NATO defence ministers on Thursday slammed Turkey for its military operation in Syria conducted with Russia’s help.( Photo Credit : File Photo/IANS)

NATO defence ministers on Thursday slammed Turkey for its military operation in Syria conducted with Russia’s help, but recognised there was little they could do to sanction their strategically important ally. Germany presented an idea it floated this week of international troops being deployed to create a security zone in northeast Syria—a notion that has been met tepidly by allies because of the situation on the ground and the need for a UN mandate.

The top commander of Syria’s Kurdish force, Mazloum Abdi, welcomed the proposal, telling journalists in northern Syria that “we demand and agree to this”.

But the NATO ministers did not directly embrace the German plan. Stoltenberg said they instead stressed their “broad support... for ways to engage the international community to find a political situation” in northern Syria.

Belgium’s defence minister, Didier Reynders, said of Germany’s troops idea: “In principle we are in favour of such an agreement to work together—but then again, the situation is totally different now” following the Turkey-Russia agreement.

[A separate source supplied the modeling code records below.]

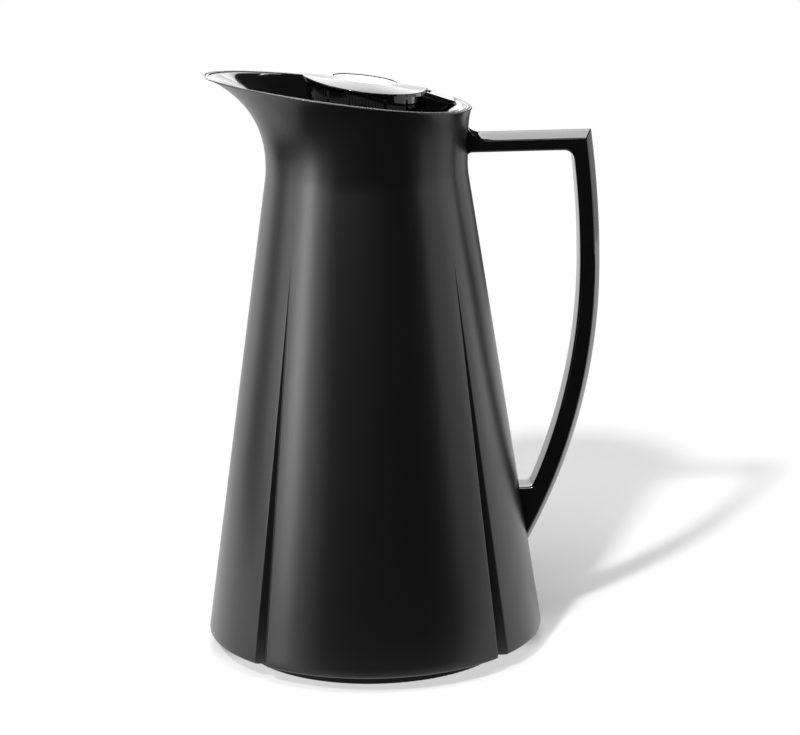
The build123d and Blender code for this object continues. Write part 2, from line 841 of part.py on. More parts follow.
button_bore = button_radius + button_gap
with BuildPart() as lid_cap:
    add(cap_disc.part)
    add(thumb_tab.part)
    add(slanted(cap_height - spigot_depth, cap_height, spigot_outline))
    add(slanted(cap_height - sleeve_depth, cap_height, sleeve_outline))
    add(ring(0, button_bore, cap_height - cap_radius, cap_top + cap_radius), mode=Mode.SUBTRACT)
lid_cap.part.label = "lid_cap"
export_step(lid_cap.part, "parts/lid_cap.step")


# Push button: a slanted head with a skirt, and a boss that holds the stem
def plate_recess_outline():
    Circle(button_radius - plate_inset_width)


def plate_outline():
    Circle(button_radius - plate_inset_width - plate_gap)


stem_hole = stem_radius + stem_fit_gap
plate_low = button_top - plate_thickness
with BuildPart() as push_button:
    with BuildSketch(Plane.XZ):
        with BuildLine():
            Polyline(
                (stem_hole, button_seat_height - button_boss_depth),
                (button_boss_radius, button_seat_height - button_boss_depth),
                (button_boss_radius, button_seat_height),
                (button_radius - button_skirt_wall, button_seat_height),
                (button_radius - button_skirt_wall, button_seat_height - button_skirt_depth),
                (button_radius, button_seat_height - button_skirt_depth),
                (button_radius, button_top + button_radius),
                (0, button_top + button_radius),
                (0, stem_top_height + stem_fit_gap),
                (stem_hole, stem_top_height + stem_fit_gap),
                close=True,
            )
        make_face()
    revolve(axis=Axis.Z)
    split(bisect_by=slant_plane(button_top), keep=Keep.BOTTOM)
    add(slanted(plate_low, button_top + cut_margin, plate_recess_outline), mode=Mode.SUBTRACT)
push_button.part.label = "push_button"
export_step(push_button.part, "parts/push_button.step")

with BuildPart() as button_plate:
    add(slanted(plate_low, button_top, plate_outline))
button_plate.part.label = "button_plate"
export_step(button_plate.part, "parts/button_plate.step")

# Valve: a disc with a soft face on the end of the stem, held by a clip
seal_top = nose_end_height - valve_seal_gap
disc_top = seal_top - valve_seal_thickness
clip_top = disc_top - valve_thickness
stem_bottom = clip_top - clip_thickness - stem_tail_length
with BuildPart() as valve_stem:
    add(ring(0, stem_radius, stem_bottom, stem_top_height))
valve_stem.part.label = "valve_stem"
export_step(valve_stem.part, "parts/valve_stem.step")

with BuildPart() as valve_disc:
    add(ring(stem_hole, valve_radius, clip_top, disc_top))
valve_disc.part.label = "valve_disc"
export_step(valve_disc.part, "parts/valve_disc.step")

with BuildPart() as valve_seal:
    add(ring(valve_radius - valve_seal_width, valve_radius, disc_top, seal_top))
valve_seal.part.label = "valve_seal"
export_step(valve_seal.part, "parts/valve_seal.step")

with BuildPart() as stem_clip:
    add(ring(stem_hole, clip_radius, clip_top - clip_thickness, clip_top))
stem_clip.part.label = "stem_clip"
export_step(stem_clip.part, "parts/stem_clip.step")

# Return spring between the spring deck and the button
coil_low = deck_top + spring_gap + spring_wire_radius
coil_height = button_seat_height - spring_gap - spring_wire_radius - coil_low
with BuildPart() as return_spring:
    with BuildLine(Plane.XY.offset(coil_low)) as coil:
        Helix(pitch=coil_height / spring_turns, height=coil_height, radius=spring_radius)
    with BuildSketch(Plane(origin=coil.line @ 0, z_dir=coil.line % 0)):
        Circle(spring_wire_radius)
    sweep()
return_spring.part.label = "return_spring"
export_step(return_spring.part, "parts/return_spring.step")
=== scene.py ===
# Thermal jug: the finish and the fine shapes of its visible pieces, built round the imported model.
import json
import math

import bmesh
import bpy
import numpy as np
from mathutils import Euler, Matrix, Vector


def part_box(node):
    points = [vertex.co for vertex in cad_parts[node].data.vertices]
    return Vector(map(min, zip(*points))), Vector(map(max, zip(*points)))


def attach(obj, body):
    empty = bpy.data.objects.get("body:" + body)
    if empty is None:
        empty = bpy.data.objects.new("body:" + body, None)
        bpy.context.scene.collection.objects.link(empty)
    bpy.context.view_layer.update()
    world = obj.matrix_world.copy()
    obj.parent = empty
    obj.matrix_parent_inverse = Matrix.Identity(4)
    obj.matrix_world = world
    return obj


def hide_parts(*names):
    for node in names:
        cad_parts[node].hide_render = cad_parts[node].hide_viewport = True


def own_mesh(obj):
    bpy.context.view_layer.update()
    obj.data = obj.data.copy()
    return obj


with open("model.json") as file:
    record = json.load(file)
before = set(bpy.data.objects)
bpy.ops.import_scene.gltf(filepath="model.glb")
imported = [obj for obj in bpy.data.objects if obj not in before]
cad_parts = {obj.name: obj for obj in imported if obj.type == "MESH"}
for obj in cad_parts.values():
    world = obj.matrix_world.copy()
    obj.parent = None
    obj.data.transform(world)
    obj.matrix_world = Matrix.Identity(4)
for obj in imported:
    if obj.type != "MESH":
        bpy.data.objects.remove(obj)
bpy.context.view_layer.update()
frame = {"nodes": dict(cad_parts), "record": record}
nodes = frame["nodes"]
mm = 0.001
weld = 0.001 * mm
quarterTurn = math.pi / 2
print("frame loaded:", len(nodes), "CAD nodes")


# Shader maths: a socket that can be used in sums, and one method for any other node
class Wire:
    def __init__(self, tree, socket=None):
        self.tree = tree
        self.socket = socket

    def node(self, kind, settings=None, inputs=None, output=0):
        made = self.tree.nodes.new(kind)
        for name, value in (settings or {}).items():
            if name == "stops":
                for stop, (place, grey) in zip(made.color_ramp.elements, value):
                    stop.position = place
                    stop.color = (grey, grey, grey, 1.0)
            else:
                setattr(made, name, value)
        for name, value in (inputs or {}).items():
            if isinstance(value, Wire):
                self.tree.links.new(value.socket, made.inputs[name])
            else:
                made.inputs[name].default_value = value
        return Wire(self.tree, made.outputs[output] if made.outputs else None)

    # Another output of the node that made this one
    def other(self, output):
        return Wire(self.tree, self.socket.node.outputs[output])

    def maths(self, operation, first, second=0.0):
        return self.node("ShaderNodeMath", {"operation": operation}, {0: first, 1: second})

    def __add__(self, other):
        return self.maths("ADD", self, other)

    def __radd__(self, other):
        return self.maths("ADD", other, self)

    def __sub__(self, other):
        return self.maths("SUBTRACT", self, other)

    def __rsub__(self, other):
        return self.maths("SUBTRACT", other, self)

    def __mul__(self, other):
        return self.maths("MULTIPLY", self, other)

    def __rmul__(self, other):
        return self.maths("MULTIPLY", other, self)

    def __truediv__(self, other):
        return self.maths("DIVIDE", self, other)

    def __rtruediv__(self, other):
        return self.maths("DIVIDE", other, self)


# A material from its look: plain constants, and what a painting function feeds from the place
def makeMaterial(name, look, paint):
    material = bpy.data.materials.new(name)
    material.use_nodes = True
    tree = material.node_tree
    shader = tree.nodes["Principled BSDF"]
    for socket, value in look["constants"].items():
        shader.inputs[socket].default_value = value
    place = Wire(tree).node("ShaderNodeTexCoord", output="Object")
    for socket, wire in paint(place, look).items():
        tree.links.new(wire.socket, shader.inputs[socket])
    return material


# A noise pattern is written as its scale, its detail and, where it is drawn out, its stretch
def noise(place, scale, detail, stretch=(1.0, 1.0, 1.0)):
    scaled = place.node("ShaderNodeMapping", None, {"Vector": place, "Scale": stretch})
    return place.node("ShaderNodeTexNoise", None, {
        "Vector": scaled, "Scale": scale, "Detail": detail})


# A pattern's swing to either side of its middle
def swing(pattern, amount):
    return (pattern - 0.5) * amount


def ramp(pattern, low, high):
    stops = ((low, 0.0), (high, 1.0))
    return pattern.node("ShaderNodeValToRGB", {"stops": stops}, {"Fac": pattern})


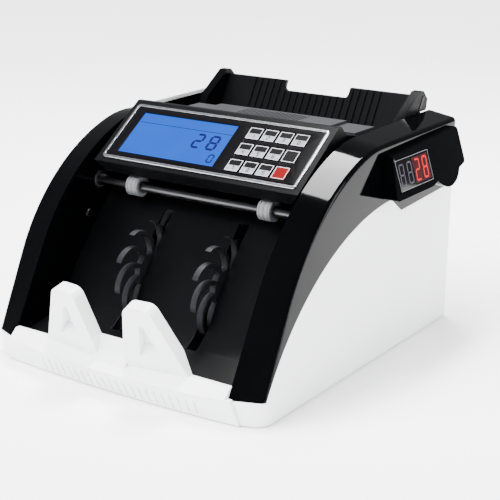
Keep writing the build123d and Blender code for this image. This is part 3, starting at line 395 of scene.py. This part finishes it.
def top_face(name, across, along):
    """Centre, width and height (in millimetres) of a node's outermost flat face in a tilted plane."""
    out = across.cross(along)
    places = [vertex.co.copy() for vertex in nodes[name].data.vertices]
    level = max(place.dot(out) for place in places)
    corners = [place for place in places if place.dot(out) > level - 0.0001]
    spans = [(min(corner.dot(way) for corner in corners), max(corner.dot(way) for corner in corners))
             for way in (across, along)]
    centre = out * level
    for way, (low, high) in zip((across, along), spans):
        centre += way * ((low + high) / 2)
    return centre, (spans[0][1] - spans[0][0]) * 1000, (spans[1][1] - spans[1][0]) * 1000


ACROSS = Vector((1, 0, 0))
KEY_LINE_INSET, KEY_LINE = 0.2, 0.45
LABEL_INSET, LABEL_SHARE = 0.8, 0.42
for name in [node for node in nodes if node.startswith("key_")]:
    face, key_width, key_height = top_face(name, ACROSS, UP_SLOPE)
    legend = Sheet(face, ACROSS, UP_SLOPE, LEGEND_LIFT)
    legend.outline("print_white", KEY_LINE_INSET - key_width / 2, KEY_LINE_INSET - key_height / 2,
                   key_width - 2 * KEY_LINE_INSET, key_height - 2 * KEY_LINE_INSET, KEY_LINE)
    label = name.removeprefix("key_")
    if label.isdigit():
        legend.panel("print_grey", LABEL_INSET - key_width / 2, LABEL_INSET - key_height / 2,
                     key_width - 2 * LABEL_INSET, key_height * LABEL_SHARE)
        legend.digit("print_dark", label, left=-1.2, bottom=-4.5, width=2.4, height=4.0, stroke=0.7,
                     rise=0.03)
    legend.build(f"{name}_legend", name)

# back-lit display: a pale edge, a thin rule and three dark figures
lcd_face, lcd_width, lcd_height = top_face("lcd_module", ACROSS, UP_SLOPE)
screen = Sheet(lcd_face, ACROSS, UP_SLOPE, FIGURE_LIFT)
LCD_EDGE_INSET, LCD_EDGE_LINE = 0.3, 0.9
screen.outline("lcd_edge", LCD_EDGE_INSET - lcd_width / 2, LCD_EDGE_INSET - lcd_height / 2,
               lcd_width - 2 * LCD_EDGE_INSET, lcd_height - 2 * LCD_EDGE_INSET, LCD_EDGE_LINE)
screen.panel("lcd_ink", 3.0 - lcd_width / 2, bottom=11.4, width=lcd_width - 5.5, height=0.45)
screen.digit("lcd_ink", "2", left=14.4, bottom=-6.2, width=8.8, height=15.0, stroke=2.0)
screen.digit("lcd_ink", "8", left=28.0, bottom=-6.2, width=9.0, height=15.0, stroke=2.0)
screen.digit("lcd_ink", "0", left=35.8, bottom=-18.0, width=5.4, height=8.6, stroke=1.2)
screen.build("lcd_figures", "case")

# numerals on the window of the side display, which leans inwards as it rises
WINDOW_LEAN = radians(17.8)
WINDOW_LINE = 0.3
DIGITS_ACROSS, DIGIT_SHARE, DIGIT_START, DIGIT_FOOT = 4.3, 0.62, 2.4, 3.4
window_low, window_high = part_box("pod_window")
window_up = Vector((-sin(WINDOW_LEAN), 0, cos(WINDOW_LEAN)))
window_face = Vector((window_high.x, (window_low.y + window_high.y) / 2, window_low.z))
window_width = (window_high.y - window_low.y) / MILLIMETRE
window_height = (window_high.z - window_low.z) / MILLIMETRE / cos(WINDOW_LEAN)
readout = Sheet(window_face, (0, 1, 0), window_up, READOUT_LIFT)
readout.outline("print_grey", WINDOW_LINE - window_width / 2, WINDOW_LINE, window_width - 2 * WINDOW_LINE,
                window_height - 2 * WINDOW_LINE, WINDOW_LINE)
READOUT = (("8", "led_off"), ("8", "led_off"), ("2", "led_on"), ("8", "led_on"))
digit_pitch = window_width / DIGITS_ACROSS
for place, (figure, material) in enumerate(READOUT):
    start = DIGIT_START - window_width / 2 + place * digit_pitch
    if material == "led_on":
        readout.panel("led_halo", start - 1.4, 2.2, digit_pitch - 0.4, window_height - 4.4)
    readout.digit(material, figure, start, DIGIT_FOOT, digit_pitch * DIGIT_SHARE,
                  window_height - 2 * DIGIT_FOOT - 0.2, stroke=1.3, rise=0.05, lean=0.08)
readout.build("pod_figures", "case")


# ------------------------------------------------------------------ surroundings
def linked(name, lamp, at, target):
    """Put a lamp in the scene, pointing at a target."""
    obj = bpy.data.objects.new(name, lamp)
    bpy.context.scene.collection.objects.link(obj)
    obj.location = at
    obj.rotation_euler = (Vector(target) - Vector(at)).to_track_quat("-Z", "Y").to_euler()
    return obj


def softbox(name, at, target, size, power):
    """Rectangular studio lamp."""
    lamp = bpy.data.lights.new(name, "AREA")
    lamp.shape = "RECTANGLE"
    lamp.size, lamp.size_y = size
    lamp.energy = power
    return linked(name, lamp, at, target)


def daylight(name, towards, strength, spread):
    """Even light from far away, kept out of the reflections."""
    lamp = bpy.data.lights.new(name, "SUN")
    lamp.energy = strength
    lamp.angle = radians(spread)
    lamp_object = linked(name, lamp, towards, (0, 0, 0))
    lamp_object.visible_glossy = False


daylight("front_left_light", (-0.55, -0.75, 1.0), 13.5, 55)
daylight("right_light", (1.0, -0.45, 0.7), 4.2, 60)
softbox("shoulder_light", (-0.14, 0.245, 1.09), (-0.12, 0.1, 0.1), (0.22, 0.62), 38)
softbox("side_strip", (1.3, 0.5, 0.6), (0.1, 0.0, 0.1), (0.3, 0.9), 12)

world = bpy.data.worlds.new("studio")
world.use_nodes = True
world.node_tree.nodes["Background"].inputs["Color"].default_value = (0.93, 0.96, 1.0, 1.0)
world.node_tree.nodes["Background"].inputs["Strength"].default_value = 0.3
bpy.context.scene.world = world

FLOOR_REACH = 60
floor_mesh = bpy.data.meshes.new("floor")
floor_mesh.from_pydata([(-FLOOR_REACH, -FLOOR_REACH, 0), (FLOOR_REACH, -FLOOR_REACH, 0),
                        (FLOOR_REACH, FLOOR_REACH, 0), (-FLOOR_REACH, FLOOR_REACH, 0)], [], [(0, 1, 2, 3)])
floor = bpy.data.objects.new("floor", floor_mesh)
bpy.context.scene.collection.objects.link(floor)
paper = Shader("paper", Roughness=0.9, Specular_IOR_Level=0.1)
paper.colour(paper.ramp(paper.noise(3), [(0.3, (0.92, 0.92, 0.92)), (0.7, (0.95, 0.95, 0.95))]))
floor_mesh.materials.append(paper.material)
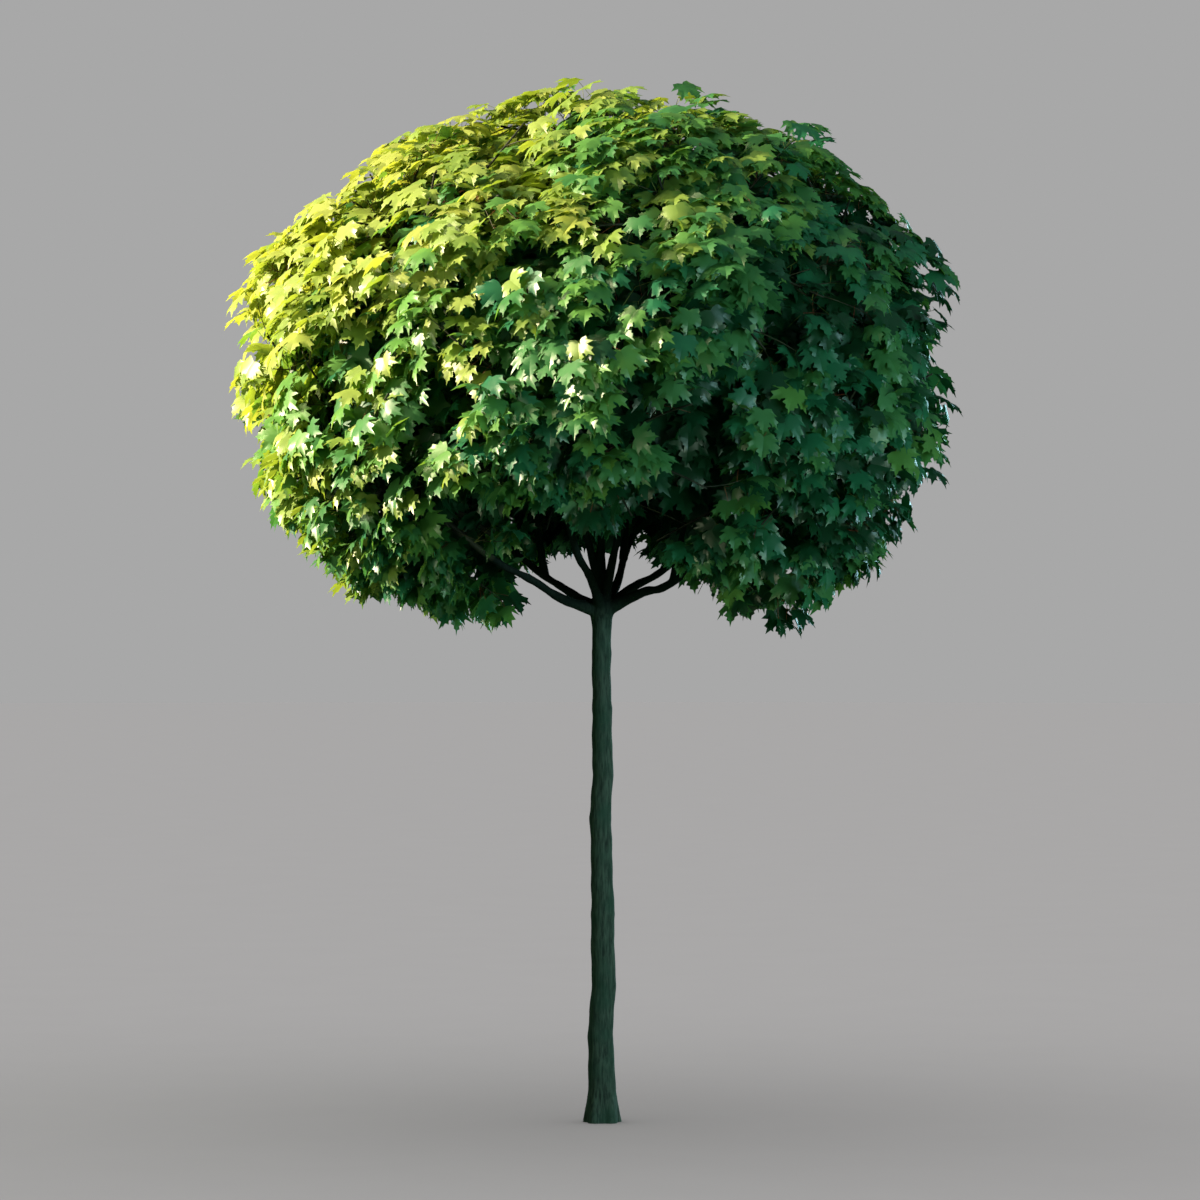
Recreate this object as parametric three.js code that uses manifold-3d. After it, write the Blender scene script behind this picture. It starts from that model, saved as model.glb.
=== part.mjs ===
// A ball-headed maple on a clear stem: one straight trunk, a swollen head where the crown was grafted on,
// nine boughs from that head, three side limbs, and twelve masses of foliage that share one flattened ball.
// Millimetres, +Z up. The origin is the middle of the flat cut at ground level, and -Y is the tree's front.

import * as THREE from "three";
import { mergeVertices } from "three/addons/utils/BufferGeometryUtils.js";
import Module from "manifold-3d";

const wasm = await Module();
wasm.setup();

// Trunk: [height, radius, sideways wander of the axis], from the flared foot to the domed graft head
const TRUNK_STATIONS = [
  [0, 70, 0],
  [35, 66, 0],
  [150, 61, 0],
  [380, 54, -9],
  [600, 54, 6],
  [1040, 49, 0],
  [1330, 46, -8],
  [1520, 46, 2],
  [1860, 42, -2],
  [2150, 42, -4],
  [2205, 47, -3],
  [2240, 58, 0],
  [2268, 60, 0],
  [2292, 46, 0],
];
const TRUNK_SIDES = 12;
const FLARE_HEIGHT = 260; // root swellings fade out by here
const FLARE_SWELL = 6; // how far each root swelling stands out at the ground
const ROOT_SWELLINGS = 5;

// Crown: a flattened ball whose lower half is boxy and hangs lower at the sides than front and back
const CROWN_CENTRE = new THREE.Vector3(-18, 0, 3360);
const CROWN_HALF_WIDTH = 1600;
const CROWN_RISE = 1210; // centre to top
const CROWN_DROP_SIDES = 1200; // centre to the lowest leaves, at left and right
const CROWN_DROP_FRONT = 880; // and at the front and back
const DOME_POWER = 2;
const SKIRT_POWER = 2.5;
const OPENING_RADIUS = 560; // the crown is open round the trunk, where the boughs run out and up
const OPENING_TOP = 2950;

// Limbs
const HEAD_CENTRE = new THREE.Vector3(0, 0, 2236);
const LIMB_SIDES = 6;
const LIMB_STEPS = 8;
const SEAT_GAP = 0.3; // clearance where one piece of wood meets the next
// azimuth from +X towards +Y, reach out from the axis, rise above the head, steepness, and wave on the way
const BOUGHS = [
  { name: "bough_front_right", azimuth: -28, reach: 535, rise: 236, steep: 0.85, wave: 24, root: 22, tip: 15 },
  { name: "bough_back_right", azimuth: 31, reach: 530, rise: 330, steep: 1.0, wave: 12, root: 20, tip: 14 },
  { name: "bough_back", azimuth: 68, reach: 520, rise: 470, steep: 0.9, wave: -10, root: 20, tip: 14 },
  { name: "bough_back_left", azimuth: 148, reach: 530, rise: 310, steep: 0.85, wave: 8, root: 20, tip: 14 },
  { name: "bough_front_left", azimuth: 206, reach: 535, rise: 232, steep: 0.75, wave: -8, root: 22, tip: 15 },
  { name: "bough_front", azimuth: 250, reach: 515, rise: 470, steep: 0.95, wave: 10, root: 20, tip: 14 },
  { name: "bough_top", azimuth: 190, reach: 60, rise: 1760, steep: 1.0, wave: 22, root: 21, tip: 11 },
  { name: "bough_upper_front_right", azimuth: 300, reach: 760, rise: 1350, steep: 1.25, wave: 16, root: 19, tip: 11 },
  { name: "bough_upper_front_left", azimuth: 219, reach: 760, rise: 1350, steep: 1.6, wave: -18, root: 19, tip: 11 },
];
// each side limb leaves its host bough at a share of the bough's length
const SIDE_LIMBS = [
  { name: "limb_upper_right", host: "bough_front_right", leaves: 0.66, azimuth: 0, reach: 780, rise: 1370 },
  { name: "limb_upper_back_right", host: "bough_back", leaves: 0.5, azimuth: 72, reach: 780, rise: 1370 },
  { name: "limb_upper_back_left", host: "bough_back_left", leaves: 0.55, azimuth: 144, reach: 780, rise: 1370 },
];
const SIDE_LIMB_ROOT = 14;
const SIDE_LIMB_TIP = 10;

// Foliage: each mass keeps to the space nearer to its own site than to any other
const LOWER_RADIUS = 1010;
const LOWER_HEIGHT = 2960;
const UPPER_RADIUS = 900;
const UPPER_HEIGHT = 3750;
const TOP_HEIGHT = 4080;
const MASSES = [
  { name: "foliage_back_right", azimuth: 30, ring: "lower", fedBy: "bough_back_right" },
  { name: "foliage_back", azimuth: 90, ring: "lower", fedBy: "bough_back" },
  { name: "foliage_back_left", azimuth: 150, ring: "lower", fedBy: "bough_back_left" },
  { name: "foliage_front_left", azimuth: 210, ring: "lower", fedBy: "bough_front_left" },
  { name: "foliage_front", azimuth: 270, ring: "lower", fedBy: "bough_front" },
  { name: "foliage_front_right", azimuth: 330, ring: "lower", fedBy: "bough_front_right" },
  { name: "foliage_upper_right", azimuth: 0, ring: "upper", fedBy: "limb_upper_right" },
  { name: "foliage_upper_back_right", azimuth: 72, ring: "upper", fedBy: "limb_upper_back_right" },
  { name: "foliage_upper_back_left", azimuth: 144, ring: "upper", fedBy: "limb_upper_back_left" },
  { name: "foliage_upper_front_left", azimuth: 216, ring: "upper", fedBy: "bough_upper_front_left" },
  { name: "foliage_upper_front_right", azimuth: 288, ring: "upper", fedBy: "bough_upper_front_right" },
  { name: "foliage_top", azimuth: 0, ring: "top", fedBy: "bough_top" },
];
const SPACE_MARGIN = 5; // half the least gap between two masses
const LIMB_CLEARANCE = 10; // foliage stays this far off the limbs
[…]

US Defense Secretary Mark Esper, speaking at a think tank conference in Brussels before the NATO meeting, was blunt about Turkey, saying it was “heading in the wrong direction”.

“Turkey put us all in a very terrible situation and I think the incursion’s unwarranted,” Esper said.

Meanwhile, Turkey has agreed to "pause" its military action in Syria launched on October 9 on the condition that Kurdish forces withdrew from an initial 120-kilometre area from the border, following a deal with US Vice President Mike Pense last Thursday. Turkey has, however, repeatedly threatened to restart its offensive, with President Recep Tayyip Erdogan vowing to "crush the heads" of Syrian Kurdish forces if they failed to retreat. "At the end of the 120-hour period, the United States announced that withdrawal of PKK/YPG from the area has been completed," the Turkish defence ministry said. US Secretary of State Mike Pompeo, in a phone call with Turkish Foreign Minister Mevlut Cavusoglu Wednesday, also confirmed that US military officials informed their Turkish counterparts Kurdish forces withdrew from the safe zone, a Turkish diplomatic source said.